Rachel Sharona Lewis is the author of the novel The Rabbi Who Prayed with Fire. It's an updated version of the classic Rabbi Small mysteries by Harry Kemelman. Lewis is a community organizer, and she lives in Watertown, Massachusetts.
Q: Why did you decide to write an updated version of Harry Kemelman's Rabbi mysteries, and how did you create your character Rabbi Vivian Green?
A: It wasn’t in my life plan to write mysteries or fiction of any kind. But a few years ago, I was at a sale where books were spread out, and my eye caught Friday the Rabbi Slept Late. It turned out there was a whole series.
I was enthralled by the world Kemelman created. It was familiar to me—about a rabbi at a conservative shul. The books were talking about themes and ideas I had never seen in a mystery before. I bought the whole series and read them.
They were a product of their time, but Kemelman really used a sense of mystery to explore questions for the Jewish community of his time—assimilation, the role of a rabbi, how the community reacts to shifts in the moment. The books dealt with feminism and the civil rights movement. I was not on board with all the choices Rabbi David Small makes.
At some point I thought someone should do a version of the books today, with a contemporary feminist rabbi. Rabbi Vivian Green is a young queer rabbi who could explore questions of the moment with a backdrop of mystery. I started to write some scenes.
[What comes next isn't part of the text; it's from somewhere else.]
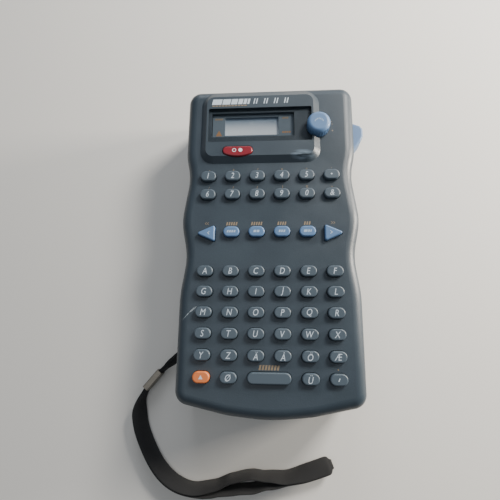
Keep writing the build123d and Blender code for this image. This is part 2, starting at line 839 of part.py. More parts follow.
idler_angle = 0.0
pinion_angle = meshing_angle(idler_teeth, idler_angle, pinion_teeth,
                             angle_between(idler_x, idler_y, motor_x, motor_y))
platen_angle = meshing_angle(idler_teeth, idler_angle, platen_teeth,
                             angle_between(idler_x, idler_y, platen_x, platen_y))
ribbon_angle = meshing_angle(idler_teeth, idler_angle, platen_teeth,
                             angle_between(idler_x, idler_y, ribbon_x, ribbon_y))


def gear_piece(x, y, teeth, tooth_angle, low_z, bore_radius):
    with BuildPart() as gear:
        with BuildSketch(Plane.XY.offset(low_z)):
            with Locations((x, y)):
                add(gear_outline(teeth, tooth_angle))
                if bore_radius:
                    Circle(bore_radius, mode=Mode.SUBTRACT)
        extrude(amount=gear_thickness)
    return gear.part


with BuildPart() as drive_chassis:
    with BuildSketch(Plane.XY.offset(chassis_low_z)):
        with Locations(((ribbon_x + platen_x) / 2 - 2.6, (motor_y + platen_y) / 2 + 0.6)):
            Rectangle(platen_x - ribbon_x + 14.6, platen_y - motor_y + 13.2)
        with Locations((platen_x, platen_y), (ribbon_x, ribbon_y)):
            Circle(axle_radius + 0.6 + shaft_clearance, mode=Mode.SUBTRACT)
        with Locations((motor_x, motor_y)):
            Circle(2.2, mode=Mode.SUBTRACT)
    extrude(amount=chassis_thickness)
    # Idler axle
    with BuildSketch(Plane.XY.offset(chassis_low_z)):
        with Locations((idler_x, idler_y)):
            Circle(axle_radius)
    extrude(amount=chassis_thickness + gear_lift + gear_thickness + 0.8)
    # Bent tab that carries the print head
    with BuildSketch(Plane.XY.offset(cassette_low)):
        with Locations((head_x - 0.9, platen_y)):
            Rectangle(0.8, 9)
    extrude(amount=chassis_low_z - cassette_low + 0.2)
save(drive_chassis.part, "drive_chassis")

with BuildPart() as print_head:
    with BuildSketch(Plane.XY.offset(tape_z - tape_width / 2 - 0.5)):
        with Locations((head_x + 0.2, platen_y)):
            Rectangle(1.4, 8)
    extrude(amount=tape_width + 1)
save(print_head.part, "print_head")

with BuildPart() as drive_motor:
    with BuildSketch(Plane.XY.offset(rear_inner_z + 0.6)):
        with Locations((motor_x, motor_y)):
            Circle(motor_radius)
    extrude(amount=chassis_low_z - rear_inner_z - 0.6)
    with BuildSketch(Plane.XY.offset(chassis_low_z)):
        with Locations((motor_x, motor_y)):
            Circle(2.0)
    extrude(amount=0.9)
save(drive_motor.part, "drive_motor")

save(gear_piece(motor_x, motor_y, pinion_teeth, pinion_angle, gear_z, 0), "motor_pinion")
save(gear_piece(idler_x, idler_y, idler_teeth, idler_angle, gear_z,
                axle_radius + shaft_clearance), "idler_gear")


def driven_shaft(x, y, tooth_angle, low_z, shaft_radius):
    """Gear above the chassis with a shaft that reaches down through it."""
    with BuildPart() as shaft:
        with BuildSketch(Plane.XY.offset(gear_z)):
            with Locations((x, y)):
                add(gear_outline(platen_teeth, tooth_angle))
        extrude(amount=gear_thickness)
        with BuildSketch(Plane.XY.offset(low_z)):
            with Locations((x, y)):
                Circle(shaft_radius)
        extrude(amount=gear_z - low_z)
    return shaft.part


save(driven_shaft(platen_x, platen_y, platen_angle, rear_inner_z + 0.6, axle_radius),
     "platen_gear")
save(driven_shaft(ribbon_x, ribbon_y, ribbon_angle, cassette_low + cassette_height / 2 + 1,
                  axle_radius + 0.6), "ribbon_spindle")

with BuildPart() as platen_roller:
    with BuildSketch(Plane.XY.offset(tape_z - tape_width / 2 - 0.5)):
        with Locations((platen_x, platen_y)):
            Circle(platen_radius)
            Circle(axle_radius, mode=Mode.SUBTRACT)
    extrude(amount=tape_width + 1)
save(platen_roller.part, "platen_roller")

# ---- Cutter ------------------------------------------------------------------------------

button_base_x = half_width - shell_wall - 2.6
arm_low_z = board_low_z - 4.2
arm_end_y = blade_y - blade_thickness / 2
with BuildPart() as cutter_button:
    with BuildSketch(Plane.XY.offset(cutter_low)):
        low_y = cutter_y - cutter_length / 2
        high_y = cutter_y + cutter_length / 2
        with BuildLine():
            Polyline((button_base_x, high_y), (button_base_x, low_y), (half_width, low_y),
                     (half_width + 0.75 * cutter_reach, low_y + 0.32 * cutter_length),
                     (half_width + cutter_reach, low_y + 0.5 * cutter_length),
                     (half_width + cutter_reach, low_y + 0.78 * cutter_length),
                     (half_width + 0.75 * cutter_reach, high_y - 0.1 * cutter_length),
                     (half_width, high_y), close=True)
        make_face()
    extrude(amount=cutter_height)
    outer_faces = cutter_button.faces().filter_by(lambda face: face.center().X > half_width)
    rims = [edge for face in outer_faces.filter_by(Axis.Z, reverse=True) for edge in face.edges()
            if abs(edge.center().Z - cutter_low) < 0.01
            or abs(edge.center().Z - cutter_low - cutter_height) < 0.01]
    fillet(ShapeList(rims), radius=1.2)
    # Arm along the wall and leg down to the blade
    with BuildSketch(Plane.XY.offset(arm_low_z)):
        with Locations((button_base_x + 0.4, (low_y + 4 + arm_end_y) / 2)):
            Rectangle(2.4, arm_end_y - low_y - 4)
    extrude(amount=3)
    with BuildSketch(Plane.XY.offset(cassette_low + 1)):
        with Locations((button_base_x - 1.3, arm_end_y - 1.6)):
            Rectangle(4.0, 3.2)
    extrude(amount=arm_low_z + 3 - cassette_low - 1)
save(cutter_button.part, "cutter_button")

blade_left = tape_x + 1.6
with BuildPart() as cutter_blade:
    with BuildSketch(Plane.XZ.offset(-arm_end_y)):
        with BuildLine():
            Polyline((blade_left, cassette_low + 1), (blade_left + 2, cassette_low + 15),
                     (button_base_x + 1, cassette_low + 15), (button_base_x + 1, cassette_low + 1),
                     close=True)
        make_face()
    extrude(amount=-blade_thickness)
save(cutter_blade.part, "cutter_blade")

# ---- Wrist strap -------------------------------------------------------------------------

with BuildPart() as strap_pin:
    with BuildSketch(Plane.XY.offset(strap_low_z - 0.15 - strap_head_thickness)):
        with Locations((strap_pin_x, strap_pin_y)):
            Circle(strap_head_radius)
    extrude(amount=strap_head_thickness)
    with BuildSketch(Plane.XY.offset(strap_low_z - 0.15)):
        with Locations((strap_pin_x, strap_pin_y)):
            Circle(strap_pin_radius)
    extrude(amount=strap_width + 0.45 + lug_thickness)
save(strap_pin.part, "strap_pin")

# Steps of the route from the strap pin
strap_steps = [
    (0.0, 0.0),
    (-7.0, -5.5),
    (-15.0, -12.5),
    (-22.5, -21.5),
    (-26.7, -31.5),
    (-25.1, -42.5),
    (-19.8, -54.0),
    (-12.5, -65.5),
    (-3.0, -73.5),
    (9.0, -76.8),
    (21.5, -75.2),
    (33.5, -71.8),
    (46.5, -70.2),
    (60.0, -69.0),
    (73.0, -65.8),
    (87.0, -60.9),
]
strap_route = [(strap_pin_x + step_x, strap_pin_y + step_y) for step_x, step_y in strap_steps]


def arc_radii(route):
    """The largest even arc at each inner point: 0.45 of the shorter run over tan(half turn)."""
    radii = []
    for before, here, after in zip(route, route[1:], route[2:]):
        first = Vector(*here) - Vector(*before)
        second = Vector(*after) - Vector(*here)
        turn = math.radians(first.get_angle(second))
        radii.append(0.45 * min(first.length, second.length) / math.tan(turn / 2))
    return radii


strap_radii = arc_radii(strap_route)
print("strap radii", [round(radius, 1) for radius in strap_radii])
with BuildPart() as strap:
    with BuildLine(Plane.XY.offset(strap_height)) as strap_path:
        FilletPolyline(*strap_route, radius=strap_radii)
    strap_wire = strap_path.wires()[0]
    with BuildSketch(Plane(strap_wire @ 0, x_dir=(0, 0, 1), z_dir=strap_wire % 0)):
        Rectangle(strap_width, strap_thickness)
    sweep()
save(strap.part, "strap")
strap_section = strap_width * strap_thickness
print("strap length", round(strap_wire.length, 1))
print("strap volume over section times length",
      round(strap.part.volume / (strap_section * strap_wire.length), 4))

# Metal crimp round both layers, on the run between the third and fourth points
crimp_start = Vector(*strap_route[2])
crimp_run = Vector(*strap_route[3]) - crimp_start
crimp_middle = crimp_start + crimp_run * 0.5
crimp_plane = Plane(Vector(crimp_middle.X, crimp_middle.Y, strap_height),
                    x_dir=(0, 0, 1), z_dir=crimp_run)
with BuildPart() as strap_crimp:
    with BuildSketch(crimp_plane.offset(-crimp_length / 2)):
        RectangleRounded(strap_width + crimp_wall, strap_thickness + 2 * crimp_wall, 0.6)
        Rectangle(strap_width, strap_thickness, mode=Mode.SUBTRACT)
    extrude(amount=crimp_length)
save(strap_crimp.part, "strap_crimp")
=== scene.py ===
# %% [markdown]
# # A handheld label maker, dressed for its portrait
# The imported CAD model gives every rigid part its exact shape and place. This lesson adds what the
# eye reads as real: moulded plastic with a spark-eroded grain, printed legends, a smoked window,
# a woven wrist strap, and soft light. Everything is in metres, in the frame of the CAD model:
# +X is the side with the cutter button, +Y the display end, +Z comes out of the keyboard.

import json
import math

import bmesh
import bpy
from mathutils import Matrix, Vector


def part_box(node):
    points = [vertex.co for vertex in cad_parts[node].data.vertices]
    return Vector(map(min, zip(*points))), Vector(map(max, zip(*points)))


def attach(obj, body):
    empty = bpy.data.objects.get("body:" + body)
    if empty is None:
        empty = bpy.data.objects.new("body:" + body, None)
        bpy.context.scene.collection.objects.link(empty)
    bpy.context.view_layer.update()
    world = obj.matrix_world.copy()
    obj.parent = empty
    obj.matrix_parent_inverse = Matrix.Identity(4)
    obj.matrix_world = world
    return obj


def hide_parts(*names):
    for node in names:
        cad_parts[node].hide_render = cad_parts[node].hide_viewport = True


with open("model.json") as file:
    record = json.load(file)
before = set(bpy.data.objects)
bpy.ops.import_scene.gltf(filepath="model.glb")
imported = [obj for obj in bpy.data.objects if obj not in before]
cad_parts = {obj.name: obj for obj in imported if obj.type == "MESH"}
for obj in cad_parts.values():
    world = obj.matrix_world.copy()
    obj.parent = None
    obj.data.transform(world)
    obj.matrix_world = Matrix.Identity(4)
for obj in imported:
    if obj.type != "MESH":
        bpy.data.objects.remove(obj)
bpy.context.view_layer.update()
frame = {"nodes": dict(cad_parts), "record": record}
MM = 0.001
scene = bpy.context.scene

# %% [markdown]
# ## Camera
# The portrait is taken from above the lower half of the keyboard with a fairly wide lens, so the
# near end looks wider than the display end. The angles turn the camera a little towards the
# display end and a little to the left.

# %% Camera
SENSOR_WIDTH = 36.0
FOCAL_SHARE = 0.76
CAMERA_TURN_DEG = (12.67, 4.0, -0.2)
CAMERA_PLACE_MM = (3.98, -51.84, 244.2)

camera_data = bpy.data.cameras.new("portrait_camera")
camera_data.sensor_width = SENSOR_WIDTH
camera_data.lens = FOCAL_SHARE * SENSOR_WIDTH
camera = bpy.data.objects.new("portrait_camera", camera_data)
camera.rotation_mode = "ZYX"
camera.rotation_euler = [math.radians(angle) for angle in CAMERA_TURN_DEG]
camera.location = [place * MM for place in CAMERA_PLACE_MM]
scene.collection.objects.link(camera)
scene.camera = camera
print("camera lens", round(camera_data.lens, 2), "mm")

# %% [markdown]
# ## Floor and light
# A studio table: one pale sheet, a soft key lamp high on the right, a lower rim lamp that draws the
# bright line along the right edge of the case, a weak one behind the display end, a weak fill from
# above, and a dim even sky that keeps the shadows open.

# %% Colour helper


def srgb(code):
    """A hex colour as linear red, green, blue and alpha."""
    values = [int(code[i:i + 2], 16) / 255 for i in (1, 3, 5)]
    linear = [v / 12.92 if v <= 0.04045 else ((v + 0.055) / 1.055) ** 2.4 for v in values]
    return (*linear, 1.0)


# %% Node helper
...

I had grown up in Jewish institutions, and for the past 10 years have worked with synagogues on social justice issues in the Boston area. A lot of the characters are composites of people I’ve known. I’m working on the second novel.
Q: The novel is set in Providence, Rhode Island. How important is setting to you in your writing?
A: Because I was new to writing, I knew the setting was a choice: I could make up a new place or use a place that actually exists. For me, it felt too daunting to create a whole new city-world. I wanted to set it in a place I knew and could work with.
Boston was too close to real. I thought of Providence—a New England city with elements that were culturally similar. I was interested in an urban Jewish community, to write about interactions that have to do with the Jewish community and interactions with the city they live in.
Q: Did you know how the novel would end before you started writing it, or did you make many changes along the way?
A: I knew the general skeleton, what the main tension points would be, who the characters were, and the ending very generally, but I didn’t have the plot points developed along the way. Over time, a lot of new pieces got worked out—that’s where writing the book was taking me.
For me as a new writer, it was less intimidating to have a general idea of where I wanted to go, but a willingness to diverge from that.
Q: The novel deals with a variety of issues, including police violence, racism, and antisemitism. How timely did you seek to make the story?
A: I was writing a book without expectations that it would even be a book. I was using the writing to work through questions I had about the Jewish community. It was timely—I was responding to questions through the process of fiction writing.
As the drafts went on, something would happen. In between the first and second drafts, the Tree of Life shooting happened in Pittsburgh. I needed to take more seriously the idea of the fire at the shul being an act of antisemitic violence. Between the second and third drafts, another shooting happened. I needed to change the characters’ reactions to reflect what was really happening.
I thought I had finished by January 2020, but then the last part of the editing converged with the murder of George Floyd and the uprising against violence against Black people by police. I ended up shifting one scene to reflect the moment….that was a moment where I was influenced by what was happening, and my own grappling with what’s going on in our society and relations between the Black community and the Jewish community.
Q: What do you hope readers take away from the book?
A: I hope people don’t read this as a prescription for anything. What’s amazing about fiction is that every person’s life and community is different. From that we can try to recognize the questions that apply to all of us. One question in the book involves what’s our community, and what are the costs to meet some members’ needs but not all? What could it look like to meet the needs of all? I hope people take the questions away more than the answers.
Q: You said you were working on a second book—can you say more about that?
A: It’s another Rabbi Vivian book that takes place a few years later. A hurricane is on the way to the city, and there are robots! The questions relate to the way the community is committed to Israel.